REQUIRED TASK: Starting from the line that contains "return named", copy every line exactly until the line that contains "cad_parts[node].hide_render = cad_parts[node].hide_viewport", which is also included.
-*-
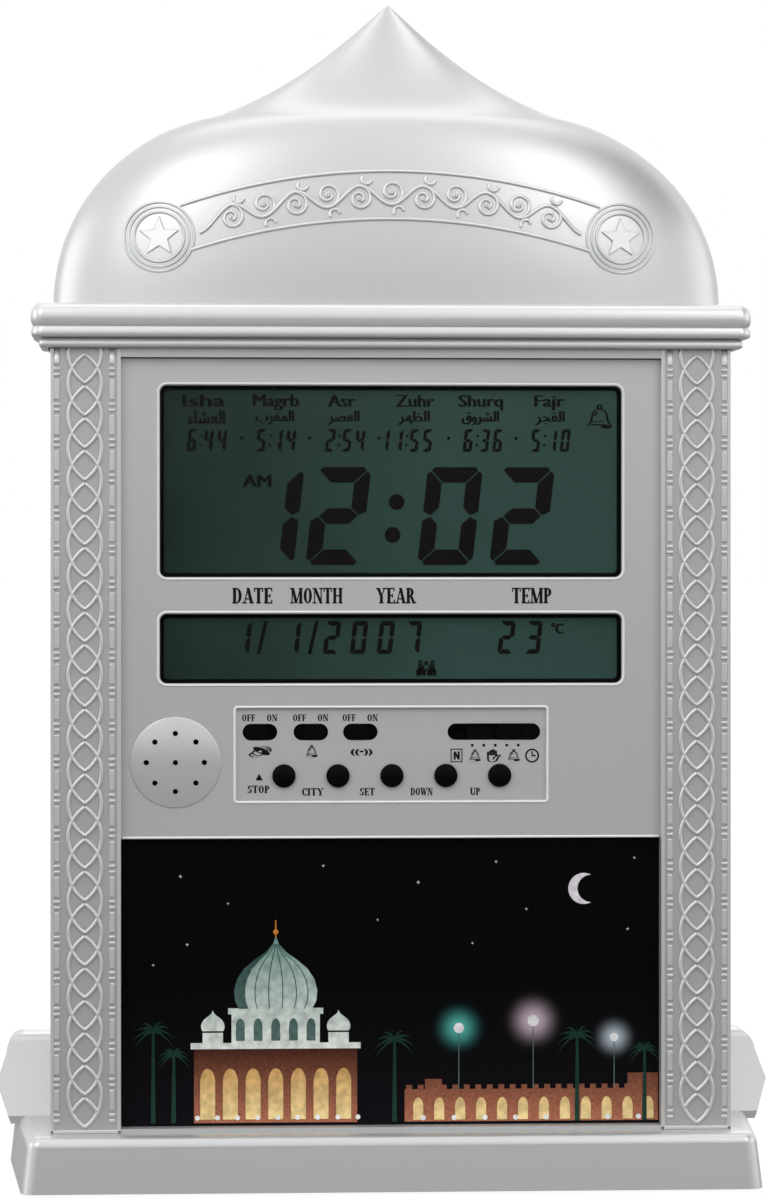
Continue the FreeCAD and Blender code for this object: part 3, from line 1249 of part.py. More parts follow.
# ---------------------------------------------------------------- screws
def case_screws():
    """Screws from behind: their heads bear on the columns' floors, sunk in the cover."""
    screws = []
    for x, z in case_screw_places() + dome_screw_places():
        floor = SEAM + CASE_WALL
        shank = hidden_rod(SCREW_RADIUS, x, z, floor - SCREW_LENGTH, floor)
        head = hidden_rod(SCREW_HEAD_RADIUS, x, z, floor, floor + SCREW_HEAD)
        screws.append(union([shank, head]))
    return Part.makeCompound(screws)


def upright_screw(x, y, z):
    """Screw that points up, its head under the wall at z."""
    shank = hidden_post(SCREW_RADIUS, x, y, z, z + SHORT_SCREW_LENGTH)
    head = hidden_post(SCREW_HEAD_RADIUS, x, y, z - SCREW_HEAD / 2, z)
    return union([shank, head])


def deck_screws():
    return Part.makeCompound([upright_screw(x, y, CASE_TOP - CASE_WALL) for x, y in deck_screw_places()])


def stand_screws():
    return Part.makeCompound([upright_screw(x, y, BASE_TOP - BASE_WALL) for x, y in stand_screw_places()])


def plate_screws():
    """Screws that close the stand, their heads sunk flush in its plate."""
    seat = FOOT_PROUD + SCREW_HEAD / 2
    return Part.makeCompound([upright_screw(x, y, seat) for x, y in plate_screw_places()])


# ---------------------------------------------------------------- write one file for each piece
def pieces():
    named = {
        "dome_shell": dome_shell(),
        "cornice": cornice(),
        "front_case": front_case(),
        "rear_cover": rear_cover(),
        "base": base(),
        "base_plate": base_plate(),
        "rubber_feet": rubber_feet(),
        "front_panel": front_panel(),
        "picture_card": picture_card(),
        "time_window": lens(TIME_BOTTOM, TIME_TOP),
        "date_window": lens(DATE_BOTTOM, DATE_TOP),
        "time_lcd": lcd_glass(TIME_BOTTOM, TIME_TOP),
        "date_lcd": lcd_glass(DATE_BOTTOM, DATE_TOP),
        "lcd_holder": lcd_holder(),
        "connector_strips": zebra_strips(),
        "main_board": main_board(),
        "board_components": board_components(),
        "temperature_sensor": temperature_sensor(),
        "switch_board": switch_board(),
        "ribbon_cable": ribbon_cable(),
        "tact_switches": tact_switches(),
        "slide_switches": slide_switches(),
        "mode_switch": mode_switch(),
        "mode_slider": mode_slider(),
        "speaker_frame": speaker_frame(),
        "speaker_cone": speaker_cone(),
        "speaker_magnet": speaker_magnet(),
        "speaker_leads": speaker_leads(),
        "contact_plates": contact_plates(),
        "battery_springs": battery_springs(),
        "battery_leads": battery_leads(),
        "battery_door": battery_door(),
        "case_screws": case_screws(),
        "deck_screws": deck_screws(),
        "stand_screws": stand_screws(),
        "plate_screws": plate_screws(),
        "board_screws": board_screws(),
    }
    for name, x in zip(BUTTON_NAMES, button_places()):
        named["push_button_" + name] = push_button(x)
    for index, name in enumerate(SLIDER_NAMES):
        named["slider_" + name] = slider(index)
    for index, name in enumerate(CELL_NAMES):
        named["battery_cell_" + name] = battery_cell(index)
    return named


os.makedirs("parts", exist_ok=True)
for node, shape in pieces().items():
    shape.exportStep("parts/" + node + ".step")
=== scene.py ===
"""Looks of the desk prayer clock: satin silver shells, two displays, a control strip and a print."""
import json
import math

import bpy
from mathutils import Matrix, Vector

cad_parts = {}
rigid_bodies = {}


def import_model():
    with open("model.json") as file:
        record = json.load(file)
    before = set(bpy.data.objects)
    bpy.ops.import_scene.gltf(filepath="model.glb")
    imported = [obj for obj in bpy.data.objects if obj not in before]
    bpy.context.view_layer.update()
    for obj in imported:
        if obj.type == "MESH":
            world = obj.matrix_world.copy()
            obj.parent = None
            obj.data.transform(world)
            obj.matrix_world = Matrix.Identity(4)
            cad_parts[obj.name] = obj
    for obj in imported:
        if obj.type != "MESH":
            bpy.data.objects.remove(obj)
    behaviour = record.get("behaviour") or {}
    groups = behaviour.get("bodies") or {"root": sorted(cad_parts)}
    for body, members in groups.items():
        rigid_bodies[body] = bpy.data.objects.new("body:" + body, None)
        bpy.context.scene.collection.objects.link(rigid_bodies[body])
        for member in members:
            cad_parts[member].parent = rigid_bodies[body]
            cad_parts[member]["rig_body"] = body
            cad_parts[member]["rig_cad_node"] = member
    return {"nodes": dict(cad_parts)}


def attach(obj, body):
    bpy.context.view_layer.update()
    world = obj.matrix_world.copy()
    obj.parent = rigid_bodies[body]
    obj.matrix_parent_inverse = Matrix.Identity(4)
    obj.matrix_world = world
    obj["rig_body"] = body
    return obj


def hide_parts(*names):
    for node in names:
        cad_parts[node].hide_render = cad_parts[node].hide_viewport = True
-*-
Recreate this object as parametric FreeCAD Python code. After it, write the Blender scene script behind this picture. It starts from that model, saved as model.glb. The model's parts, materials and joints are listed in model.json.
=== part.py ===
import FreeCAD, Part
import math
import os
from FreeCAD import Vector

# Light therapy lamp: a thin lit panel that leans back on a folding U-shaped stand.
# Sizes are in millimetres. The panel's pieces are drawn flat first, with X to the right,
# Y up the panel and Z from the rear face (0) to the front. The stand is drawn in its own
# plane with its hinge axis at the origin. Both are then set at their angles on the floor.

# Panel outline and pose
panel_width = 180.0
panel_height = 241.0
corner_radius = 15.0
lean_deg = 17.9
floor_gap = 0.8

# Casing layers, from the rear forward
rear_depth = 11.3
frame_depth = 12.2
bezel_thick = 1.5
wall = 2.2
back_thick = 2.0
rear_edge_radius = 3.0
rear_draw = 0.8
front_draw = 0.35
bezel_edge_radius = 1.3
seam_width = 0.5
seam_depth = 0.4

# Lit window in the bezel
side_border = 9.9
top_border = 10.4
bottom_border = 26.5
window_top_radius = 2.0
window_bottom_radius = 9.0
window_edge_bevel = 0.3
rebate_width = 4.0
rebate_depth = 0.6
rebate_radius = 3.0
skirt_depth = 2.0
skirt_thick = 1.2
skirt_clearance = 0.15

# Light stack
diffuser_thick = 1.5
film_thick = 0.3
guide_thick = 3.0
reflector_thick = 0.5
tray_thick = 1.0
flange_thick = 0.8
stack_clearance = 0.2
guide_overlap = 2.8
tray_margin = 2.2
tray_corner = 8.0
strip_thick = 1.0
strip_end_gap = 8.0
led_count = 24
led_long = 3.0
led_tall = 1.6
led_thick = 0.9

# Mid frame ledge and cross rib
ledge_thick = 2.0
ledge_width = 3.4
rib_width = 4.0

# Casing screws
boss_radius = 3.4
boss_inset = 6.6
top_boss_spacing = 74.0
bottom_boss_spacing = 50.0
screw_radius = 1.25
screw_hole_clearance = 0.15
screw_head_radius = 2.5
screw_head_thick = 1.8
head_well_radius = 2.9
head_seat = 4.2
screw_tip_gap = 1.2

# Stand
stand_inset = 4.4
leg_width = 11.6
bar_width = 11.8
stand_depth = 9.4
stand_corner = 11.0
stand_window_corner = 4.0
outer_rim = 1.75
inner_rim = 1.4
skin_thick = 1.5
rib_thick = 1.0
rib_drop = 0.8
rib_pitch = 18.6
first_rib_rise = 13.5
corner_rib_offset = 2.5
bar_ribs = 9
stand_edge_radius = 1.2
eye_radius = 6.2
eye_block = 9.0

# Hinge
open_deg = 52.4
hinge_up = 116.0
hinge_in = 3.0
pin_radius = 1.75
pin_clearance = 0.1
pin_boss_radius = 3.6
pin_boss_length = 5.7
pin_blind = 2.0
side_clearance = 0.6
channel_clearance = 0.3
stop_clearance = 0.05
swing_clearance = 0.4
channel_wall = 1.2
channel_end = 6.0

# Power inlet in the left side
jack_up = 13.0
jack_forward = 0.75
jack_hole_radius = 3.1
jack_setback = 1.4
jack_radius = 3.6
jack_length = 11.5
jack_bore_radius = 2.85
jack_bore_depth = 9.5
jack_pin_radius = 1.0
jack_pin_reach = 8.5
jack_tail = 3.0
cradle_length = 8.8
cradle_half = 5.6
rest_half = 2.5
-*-
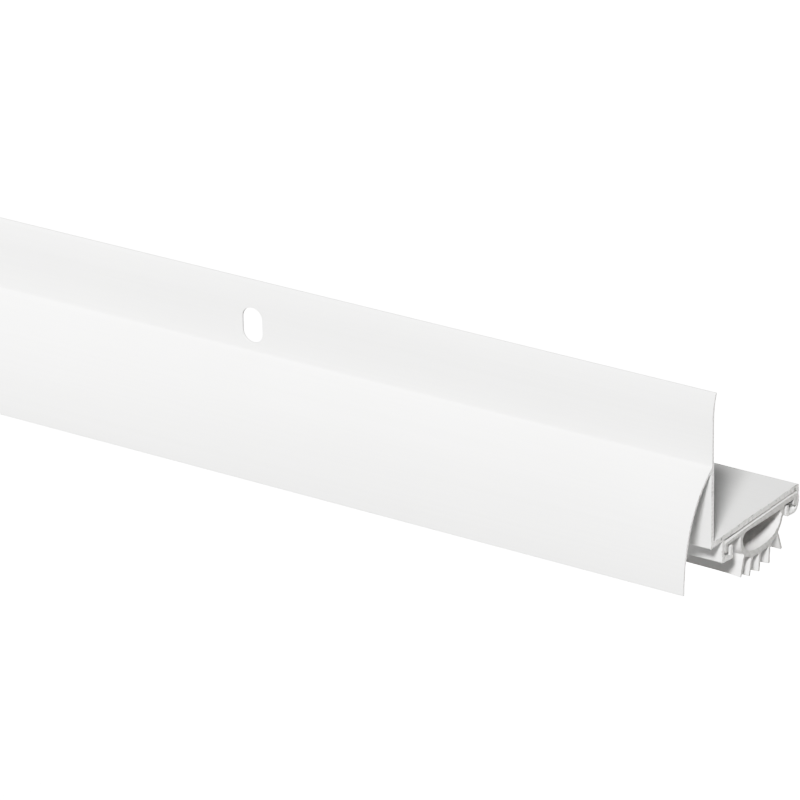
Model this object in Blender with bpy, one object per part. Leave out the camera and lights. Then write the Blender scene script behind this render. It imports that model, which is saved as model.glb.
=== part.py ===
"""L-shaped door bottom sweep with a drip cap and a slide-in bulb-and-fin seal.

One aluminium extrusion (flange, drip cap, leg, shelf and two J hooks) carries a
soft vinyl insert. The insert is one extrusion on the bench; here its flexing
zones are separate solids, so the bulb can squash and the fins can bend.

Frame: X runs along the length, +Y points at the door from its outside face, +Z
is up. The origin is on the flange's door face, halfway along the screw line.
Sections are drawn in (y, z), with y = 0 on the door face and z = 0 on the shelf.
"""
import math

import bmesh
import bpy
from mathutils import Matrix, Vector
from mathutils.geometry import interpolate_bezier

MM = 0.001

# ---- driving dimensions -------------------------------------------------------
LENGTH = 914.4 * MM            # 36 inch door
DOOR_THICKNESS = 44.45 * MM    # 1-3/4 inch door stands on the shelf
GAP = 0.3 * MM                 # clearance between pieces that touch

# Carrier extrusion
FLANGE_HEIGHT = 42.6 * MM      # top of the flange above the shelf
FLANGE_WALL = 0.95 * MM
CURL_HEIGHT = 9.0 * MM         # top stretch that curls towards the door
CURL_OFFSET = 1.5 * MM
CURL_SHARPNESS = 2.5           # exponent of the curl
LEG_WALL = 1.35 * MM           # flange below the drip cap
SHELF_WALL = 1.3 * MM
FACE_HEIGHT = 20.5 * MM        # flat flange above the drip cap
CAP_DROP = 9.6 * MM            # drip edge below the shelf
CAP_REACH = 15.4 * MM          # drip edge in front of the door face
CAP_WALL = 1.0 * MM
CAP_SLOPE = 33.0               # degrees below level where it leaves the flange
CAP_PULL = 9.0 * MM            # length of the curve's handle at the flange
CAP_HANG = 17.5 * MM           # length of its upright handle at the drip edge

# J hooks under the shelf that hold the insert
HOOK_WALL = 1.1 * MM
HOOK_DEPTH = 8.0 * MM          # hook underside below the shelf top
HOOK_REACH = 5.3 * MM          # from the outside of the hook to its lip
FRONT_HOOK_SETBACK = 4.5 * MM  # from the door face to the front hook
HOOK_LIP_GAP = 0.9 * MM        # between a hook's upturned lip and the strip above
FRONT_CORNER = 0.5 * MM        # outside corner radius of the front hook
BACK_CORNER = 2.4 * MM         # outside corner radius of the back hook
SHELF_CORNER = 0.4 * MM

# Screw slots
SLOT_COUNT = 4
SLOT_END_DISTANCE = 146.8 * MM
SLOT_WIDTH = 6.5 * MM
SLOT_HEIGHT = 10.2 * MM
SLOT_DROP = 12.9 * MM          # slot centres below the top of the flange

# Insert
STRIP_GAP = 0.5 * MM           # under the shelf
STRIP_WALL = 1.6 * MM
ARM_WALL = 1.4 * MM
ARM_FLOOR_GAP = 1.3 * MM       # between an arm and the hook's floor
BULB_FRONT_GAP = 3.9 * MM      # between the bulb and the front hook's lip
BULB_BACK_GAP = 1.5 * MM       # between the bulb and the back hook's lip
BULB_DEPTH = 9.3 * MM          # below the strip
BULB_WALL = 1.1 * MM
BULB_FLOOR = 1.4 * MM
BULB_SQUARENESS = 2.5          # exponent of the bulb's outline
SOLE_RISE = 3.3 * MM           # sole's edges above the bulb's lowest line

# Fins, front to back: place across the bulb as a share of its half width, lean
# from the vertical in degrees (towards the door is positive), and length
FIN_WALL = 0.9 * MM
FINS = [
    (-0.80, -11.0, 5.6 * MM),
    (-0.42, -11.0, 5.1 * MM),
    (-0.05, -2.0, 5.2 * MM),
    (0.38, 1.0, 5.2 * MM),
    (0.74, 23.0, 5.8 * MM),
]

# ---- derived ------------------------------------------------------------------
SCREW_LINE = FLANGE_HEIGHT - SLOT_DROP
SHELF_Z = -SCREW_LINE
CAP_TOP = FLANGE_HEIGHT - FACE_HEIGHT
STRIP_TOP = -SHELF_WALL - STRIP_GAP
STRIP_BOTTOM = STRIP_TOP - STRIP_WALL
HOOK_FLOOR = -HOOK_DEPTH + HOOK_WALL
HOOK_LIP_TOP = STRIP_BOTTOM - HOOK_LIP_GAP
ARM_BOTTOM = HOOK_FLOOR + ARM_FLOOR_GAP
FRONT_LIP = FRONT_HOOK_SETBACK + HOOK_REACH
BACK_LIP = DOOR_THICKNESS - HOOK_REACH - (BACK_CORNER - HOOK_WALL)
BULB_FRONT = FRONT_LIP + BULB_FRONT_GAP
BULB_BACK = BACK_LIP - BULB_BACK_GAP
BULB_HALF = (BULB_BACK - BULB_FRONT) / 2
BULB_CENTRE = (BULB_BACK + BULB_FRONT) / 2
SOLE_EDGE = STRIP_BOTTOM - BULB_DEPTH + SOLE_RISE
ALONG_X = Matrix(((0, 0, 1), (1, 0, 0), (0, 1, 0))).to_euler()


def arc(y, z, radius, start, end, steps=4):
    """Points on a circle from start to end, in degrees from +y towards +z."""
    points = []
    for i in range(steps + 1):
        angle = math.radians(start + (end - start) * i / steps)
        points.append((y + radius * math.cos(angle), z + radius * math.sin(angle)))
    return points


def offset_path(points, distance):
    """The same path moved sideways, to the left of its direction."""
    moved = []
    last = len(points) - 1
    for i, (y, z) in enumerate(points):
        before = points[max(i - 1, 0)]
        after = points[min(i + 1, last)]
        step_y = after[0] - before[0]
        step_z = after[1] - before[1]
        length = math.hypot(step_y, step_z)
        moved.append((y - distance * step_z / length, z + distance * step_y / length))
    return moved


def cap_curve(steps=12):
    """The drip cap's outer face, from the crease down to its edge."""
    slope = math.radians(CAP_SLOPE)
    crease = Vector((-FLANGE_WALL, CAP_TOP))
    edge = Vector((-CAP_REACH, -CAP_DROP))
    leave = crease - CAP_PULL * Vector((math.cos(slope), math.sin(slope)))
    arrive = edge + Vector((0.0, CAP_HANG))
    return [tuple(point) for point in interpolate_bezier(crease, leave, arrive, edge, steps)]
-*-
THE ANSWER:
    return named


os.makedirs("parts", exist_ok=True)
for node, shape in pieces().items():
    shape.exportStep("parts/" + node + ".step")
=== scene.py ===
"""Looks of the desk prayer clock: satin silver shells, two displays, a control strip and a print."""
import json
import math

import bpy
from mathutils import Matrix, Vector

cad_parts = {}
rigid_bodies = {}


def import_model():
    with open("model.json") as file:
        record = json.load(file)
    before = set(bpy.data.objects)
    bpy.ops.import_scene.gltf(filepath="model.glb")
    imported = [obj for obj in bpy.data.objects if obj not in before]
    bpy.context.view_layer.update()
    for obj in imported:
        if obj.type == "MESH":
            world = obj.matrix_world.copy()
            obj.parent = None
            obj.data.transform(world)
            obj.matrix_world = Matrix.Identity(4)
            cad_parts[obj.name] = obj
    for obj in imported:
        if obj.type != "MESH":
            bpy.data.objects.remove(obj)
    behaviour = record.get("behaviour") or {}
    groups = behaviour.get("bodies") or {"root": sorted(cad_parts)}
    for body, members in groups.items():
        rigid_bodies[body] = bpy.data.objects.new("body:" + body, None)
        bpy.context.scene.collection.objects.link(rigid_bodies[body])
        for member in members:
            cad_parts[member].parent = rigid_bodies[body]
            cad_parts[member]["rig_body"] = body
            cad_parts[member]["rig_cad_node"] = member
    return {"nodes": dict(cad_parts)}


def attach(obj, body):
    bpy.context.view_layer.update()
    world = obj.matrix_world.copy()
    obj.parent = rigid_bodies[body]
    obj.matrix_parent_inverse = Matrix.Identity(4)
    obj.matrix_world = world
    obj["rig_body"] = body
    return obj


def hide_parts(*names):
    for node in names:
        cad_parts[node].hide_render = cad_parts[node].hide_viewport = True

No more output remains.